Gabaldon has a talent for sustaining drama, and with Jamie, Claire and their extended entourage, she has created memorable characters that I kept wanting to rejoin on their seemingly endless adventure across Europe.  With audio books the quality of the narration is king (or queen as the case may be) and Davina Porter is simply superb as the narrator of this forty hour epic.  In addition to her remarkable skill at character voices, she injects the narration with the right sense of warmth and fun.
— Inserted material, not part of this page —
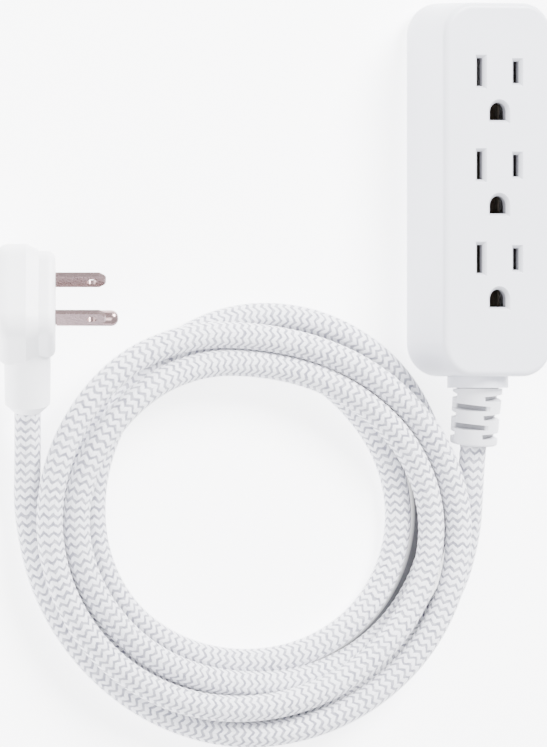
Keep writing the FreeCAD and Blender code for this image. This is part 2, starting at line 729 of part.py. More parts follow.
def plug_placement():
    """The plug's local origin is the centre of its back face."""
    u, v, p = plug_axes()
    base = PLUG_CENTRE - p * (plug_depth() / 2)
    return Placement(Matrix(u.x, v.x, p.x, base.x, u.y, v.y, p.y, base.y,
                            u.z, v.z, p.z, base.z, 0, 0, 0, 1))


def plug_depth():
    return size("plug_back") + size("plug_step") + size("plug_nose")


def plug_outline(body, name, offset, inset):
    sketch = new_sketch(body, name, offset=offset)
    rounded_rectangle(sketch, f"Sizes.plug_width - 2 * ({inset})",
                      f"Sizes.plug_height - 2 * ({inset})", f"Sizes.plug_corner - ({inset}) / 2")
    return sketch


def make_plug_body():
    """Moulded cover: full back, grip step, smaller nose, and a tapered boss at one corner."""
    body = new_body("plug_shell")
    pad(body, "back_section", plug_outline(body, "back_section_outline", "0", "0"),
        "Sizes.plug_back")
    slope = "-atan(Sizes.plug_inset / Sizes.plug_step)"
    pad(body, "grip_step", plug_outline(body, "step_outline", "Sizes.plug_back", "0"),
        "Sizes.plug_step", taper=slope)
    pad(body, "nose", plug_outline(body, "nose_outline", "Sizes.plug_back + Sizes.plug_step",
                                   "Sizes.plug_inset"), "Sizes.plug_nose")
    dress(body, "Fillet", "back_round", edges_at_height(body.Shape, 0), "Sizes.plug_back_round")
    dress(body, "Fillet", "face_round", edges_at_height(body.Shape, plug_depth()), "2.4")
    return body


def along_boss(distance):
    """Point on the axis of the plug's strain relief, in the plug's own frame."""
    return Vector(0, 0, plug_depth() / 2 + 0.5) + Vector(1, 1, 0).normalize() * distance


def plug_boss_solid():
    """Tapered strain relief along the diagonal of the plug, in the plug's own frame."""
    reach = size("plug_boss_reach")
    foot = along_boss(6)
    rim = size("plug_boss_rim")
    stop = along_boss(reach - rim)
    end = along_boss(reach)
    root = size("plug_boss_radius")
    tip = size("plug_boss_end")
    return fused([rod(foot, stop, root, tip), rod(stop, end, tip, tip - rim)])


def blade_shape(x, y):
    """Flat blade with a bevelled tip, a hole near it and a crimp barrel at its root."""
    half = size("blade_gauge") / 2
    wide = size("blade_width") / 2
    face = plug_depth()
    tip = face + size("blade_length")
    bevel = 2.0
    shoulder = 2.0
    profile = [
        (x - half, y - wide, 5.0), (x - half, y + wide, 5.0), (x - half, y + wide, tip - bevel),
        (x - half, y + wide - shoulder, tip), (x - half, y - wide + shoulder, tip),
        (x - half, y - wide, tip - bevel),
    ]
    blade = prism(profile, (2 * half, 0, 0))
    ends = [e for e in blade.Edges if e.BoundBox.ZMin > tip - 0.01 and e.Length > 2]
    blade = blade.makeChamfer(0.45, ends)
    hole = rod((x - 2, y, tip - 4.2), (x + 2, y, tip - 4.2), 1.5)
    barrel = rod((x, y - 3.1, 6.0), (x, y + 3.4, 6.0), 1.7)
    return fused([blade.cut(hole), barrel])


def pin_shape(y):
    """Round ground pin with a domed tip and a crimp barrel at its root."""
    radius = size("pin_radius")
    tip = plug_depth() + size("pin_length")
    root = plug_depth() + size("pin_root")
    shaft = rod((0, y, root), (0, y, tip), radius)
    shaft = shaft.makeFillet(radius - 0.2, [e for e in shaft.Edges if e.BoundBox.ZMin > tip - 0.01])
    shank = rod((0, y, 5.0), (0, y, root), size("pin_shank_radius"))
    barrel = rod((1.5, y, 6.0), (5.6, y, 6.0), 1.7)
    return fused([shaft, shank, barrel])


def make_plug():
    pose = plug_placement()
    offset = size("blade_offset")
    half = size("blade_spacing") / 2
    ground_y = size("ground_drop") - offset
    radius = size("wire_radius")
    neutral = blade_shape(-half, -offset)
    hot = blade_shape(half, -offset)
    pin = pin_shape(ground_y)
    insert = block((-10.5, -8.5, 8.2), (10.5, 12.0, 15.2))
    insert = insert.makeFillet(3.0, [e for e in insert.Edges if e.Length < 7.1])
    insert = insert.cut(fused([neutral, hot])).cut(pin)
    mouth = along_boss(size("plug_boss_reach"))
    inner = along_boss(JACKET_DEPTH)
    jacket = rod(mouth, inner, size("cord_radius"))

    def at_jacket(x, y, z):
        """A run that leaves the jacket's end square on, off its centre line."""
        shift = Vector(x, y, z)
        return [tuple(along_boss(JACKET_DEPTH - 2.5) + shift), tuple(inner + shift)]

    routes = {
        "plug_wire_hot": [(half, 3.4 - offset, 6), (half, 1.6, 6)] + at_jacket(1.4, -1.4, -1.2),
        "plug_wire_neutral": [(-half, 3.4 - offset, 6), (-half, 1.4, 6), (-3.4, 4.0, 3.0),
                              (6.8, 9.0, 2.9)] + at_jacket(-1.1, 1.1, -2.0),
        "plug_wire_ground": [(5.6, ground_y, 6), (7.2, ground_y, 6)] + at_jacket(-0.4, 0.4, 2.0),
    }
    wires = {label: tube(label, route, radius) for label, route in routes.items()}
    for wire in wires.values():
        insert = insert.cut(wire)
    outer = make_plug_body().Shape.fuse(plug_boss_solid()).removeSplitter()
    outer = outer.cut(fused([neutral, hot])).cut(pin).cut(insert).cut(jacket)
    for wire in wires.values():
        outer = outer.cut(wire)
    feature("plug_body", outer, pose)
    feature("plug_insert", insert, pose)
    feature("neutral_blade", neutral, pose)
    feature("hot_blade", hot, pose)
    feature("ground_pin", pin, pose)
    feature("cord_end_in_plug", jacket, pose)
    for label, wire in wires.items():
        feature(label, wire, pose)


# ---------------------------------------------------------------- free cord

def coil_loop(reach, height):
    """Closed smooth outline round the coil, at a distance outside its innermost lane."""
    points = []
    for step, extra in enumerate(reach):
        angle = step * 2 * math.pi / len(reach)
        x = COIL_CENTRE[0] + (COIL_HALF_AXES[0] + extra) * math.cos(angle)
        y = COIL_CENTRE[1] + (COIL_HALF_AXES[1] + extra) * math.sin(angle)
        points.append(Vector(x, y, height))
    curve = Part.BSplineCurve()
    curve.interpolate(Points=points, PeriodicFlag=True)
    return Part.Wire(curve.toShape())


def make_cord():
    radius = size("cord_radius")
    outer = Part.Face(coil_loop(COIL_OUTER, 0)).extrude(Vector(0, 0, COIL_HEIGHT))
    inner = Part.Face(coil_loop([COIL_INNER] * 16, 0)).extrude(Vector(0, 0, COIL_HEIGHT))
    ring = outer.cut(inner)
    rims = [e for e in ring.Edges if e.BoundBox.ZLength < 1e-3]
    coil = ring.makeFillet(4.0, rims)
    feature("cord_coil", coil)
    reach = size("plug_boss_reach")
    mouth = [plug_placement().multVec(along_boss(reach + run)) for run in (LEAD_RUN, 0)]
    exit_run = [along_boot(size("boot_length") + run) for run in (0, 12.5)]
    leads = {
        "cord_strip_lead": [tuple(p) for p in exit_run] + STRIP_LEAD_TAIL,
        "cord_plug_lead": PLUG_LEAD_START + [tuple(p) for p in mouth],
    }
    for label, route in leads.items():
        print(label, [[round(v, 2) for v in point] for point in route])
        feature(label, largest(tube(label, route, radius).cut(coil)))


def largest(shape):
    """The biggest solid of a cut shape."""
    return max(shape.Solids, key=lambda solid: solid.Volume)


# ---------------------------------------------------------------- build, check and write

NODES = [
    "front_cover", "back_cover", "case_screws", "strain_relief_boot", "cord_clamp",
    "clamp_screws", "neutral_bus", "hot_bus", "ground_bus", "bus_carrier",
    "strip_wire_neutral", "strip_wire_hot", "strip_wire_ground", "cord_end_in_strip",
    "plug_body", "plug_insert", "neutral_blade", "hot_blade", "ground_pin",
    "plug_wire_neutral", "plug_wire_hot", "plug_wire_ground", "cord_end_in_plug",
    "cord_strip_lead", "cord_coil", "cord_plug_lead",
]


def check_document():
    failed = [o.Name for o in doc.Objects if {"Invalid", "Error"} & set(o.State)]
    if failed:
        raise RuntimeError(f"failed objects: {failed}")


def write_parts():
    os.makedirs("parts", exist_ok=True)
    parts = {o.Label: o for o in doc.Objects if o.Label in NODES}
    for label in NODES:
        shape = parts[label].Shape
        if shape.isNull() or not shape.isValid():
            raise RuntimeError(f"{label}: bad shape")
        box = shape.BoundBox
        print(f"{label:22s} solids {len(shape.Solids)} volume {shape.Volume:9.1f} "
              f"x {box.XMin:7.1f} {box.XMax:7.1f} y {box.YMin:7.1f} {box.YMax:7.1f} "
              f"z {box.ZMin:6.2f} {box.ZMax:6.2f}")
    for label in NODES:
        parts[label].Shape.exportStep(f"parts/{label}.step")


make_front_cover()
make_back_cover()
make_screws()
make_clamp()
make_contacts()
make_carrier()
make_boot()
make_strip_wiring()
make_plug()
make_cord()
doc.recompute()
check_document()
write_parts()
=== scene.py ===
"""Three-outlet extension cord: a braided cord in a loose coil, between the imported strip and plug.

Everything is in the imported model's frame: the strip lies on its back at the origin, its outlets
up (+Z), its cord end towards -Y. Lengths are in metres, apart from those said to be millimetres.
"""

import math

import bpy
import numpy as np
from mathutils import Matrix, Vector


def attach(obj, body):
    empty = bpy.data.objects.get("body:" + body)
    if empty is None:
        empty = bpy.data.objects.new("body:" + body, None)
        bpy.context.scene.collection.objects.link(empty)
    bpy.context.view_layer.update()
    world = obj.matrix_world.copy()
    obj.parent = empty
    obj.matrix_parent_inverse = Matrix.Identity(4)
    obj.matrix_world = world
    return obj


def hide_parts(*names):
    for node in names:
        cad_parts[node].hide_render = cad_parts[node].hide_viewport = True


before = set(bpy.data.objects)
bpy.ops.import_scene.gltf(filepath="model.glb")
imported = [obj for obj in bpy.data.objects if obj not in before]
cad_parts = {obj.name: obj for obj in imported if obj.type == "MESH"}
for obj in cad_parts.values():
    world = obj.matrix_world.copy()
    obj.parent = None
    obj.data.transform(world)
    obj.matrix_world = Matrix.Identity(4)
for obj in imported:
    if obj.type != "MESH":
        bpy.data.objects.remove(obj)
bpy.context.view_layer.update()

MM = 0.001

# ---------------------------------------------------------------- camera

TILT = math.radians(30.5)          # the camera leans this far from straight above, towards -X
RIGHT = Vector((math.cos(TILT), 0, math.sin(TILT)))
UP = Vector((0, 1, 0))
TOWARDS_CAMERA = Vector((-math.sin(TILT), 0, math.cos(TILT)))
LENS = 1000                        # mm, on a 36 mm sensor
SENSOR = 36
VIEW_HEIGHT = 223 * MM
VIEW_CENTRE = (-54.5 * MM, -55.1 * MM, 45 * MM)


def make_camera():
    data = bpy.data.cameras.new("camera")
    data.lens = LENS
    data.sensor_width = SENSOR
    camera = bpy.data.objects.new("camera", data)
    bpy.context.collection.objects.link(camera)
    distance = VIEW_HEIGHT * LENS / SENSOR
    across, along, height = VIEW_CENTRE
    target = RIGHT * across + UP * along + TOWARDS_CAMERA * height
    turn = Matrix((RIGHT, UP, TOWARDS_CAMERA)).transposed().to_4x4()
    camera.matrix_world = Matrix.Translation(target + TOWARDS_CAMERA * distance) @ turn
    bpy.context.scene.camera = camera


make_camera()

# ---------------------------------------------------------------- the cord's route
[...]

For me, audio books are about sheer enjoyment.  I still read as many books as ever, the audio books allow me to enjoy stories at times when I wouldn't be able to read, such as exercising, doing chores or long car journeys.  I am currently listening to Ken Follet's World Without End.  Like Dragonfly in Amber, it is an audio book without an apparent end, but I am loving it.  It is just so much fun and transforms forty minutes, of otherwise tedious exercise, into something that I can't wait to embrace each day.

Thursday, April 8, 2010

Diana Gabaldon "Outlander"

I loved this book. People say they love things very easily these days but I really did dig this. Outlander is a fantastic, historical, romantic, time-travelling romp. It is a very lengthly romp; but in the end you can't believe it is over. Of course the story is not over. It continues in Dragonfly in Amber and I can't wait to read that one.

Who hasn't been captivated at some stage in their youth by the idea of travelling back in time? It is very easy for me to understand why Gabaldon has such an ardent following. You get swept away by these characters. And I am normally so cynical with romantic fiction. But she totally drew me in with plucky Clare and the strong but embattled Jamie. The host of supporting characters truly come alive as well.

In truth I did not read this book, but listened to the entire unabridged version as an audible book. I listened as I drove long distances in my car, I listened as I ironed and I listened as I briskly walked for exercise.

I know that unlike many of the dozens of books I have read in recent years, these characters will remain with me for many years to come. For some reason this book, that could have been so cliched, really sings. I would guess that Outlander will possibly appeal more to female readers; it certainly appealled to me. For sheer fun escapism, I thoroughly recommend it.